Simulation of fire resistance behaviour of pultruded GFRP columns

Abstract

This paper presents a numerical investigation on the fire resistance of pultruded GFRP columns with tubular cross-section, both unprotected and protected with a passive fire protection. Three-dimensional finite element models were developed and they considered the thermo-mechanical behaviour of GFRP material (temperature-dependent mechanical properties) and the temperature distributions previously obtained through heat transfer analyses and fluid dynamics inside the tube cavity. The numerical results presented include the time evolution of axial and flexural deformations of the GFRP columns, as well as the stress distributions in both longitudinal and transversal directions of the unprotected column under one-side fire exposure and axially compressed (designated as reference column). In comparison with this reference column, the paper focuses on the evaluation of the several effects, such as the use of fire protection system, the imposition of different fire exposure conditions and the application of distinct load levels.
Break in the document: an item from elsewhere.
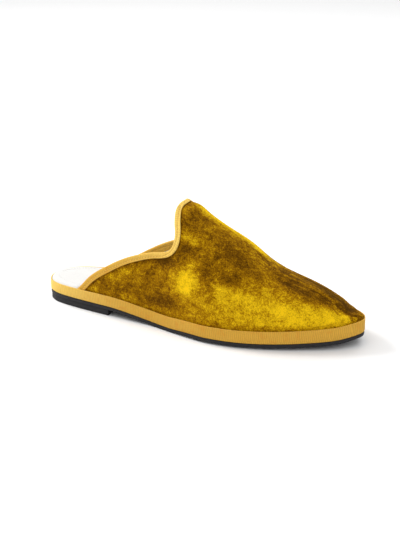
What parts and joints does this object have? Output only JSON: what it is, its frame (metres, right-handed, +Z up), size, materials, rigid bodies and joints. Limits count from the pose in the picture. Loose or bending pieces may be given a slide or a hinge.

The Tsai-Hill criterion is used to identify the initial failure of GFRP columns and assess the evolution of failure index with fire exposure time, while the Hashin criterion is used to obtain an estimate of column strength and collapse mode. It is concluded that the proposed models are able to qualitatively capture the general trend of the experimental results, despite the quantitative differences not yet overcome. With the consideration of creep, delamination effects and fracture, the authors are confident that these models will soon correctly predict the complex mechanical behaviour and the fire resistance of GFRP columns.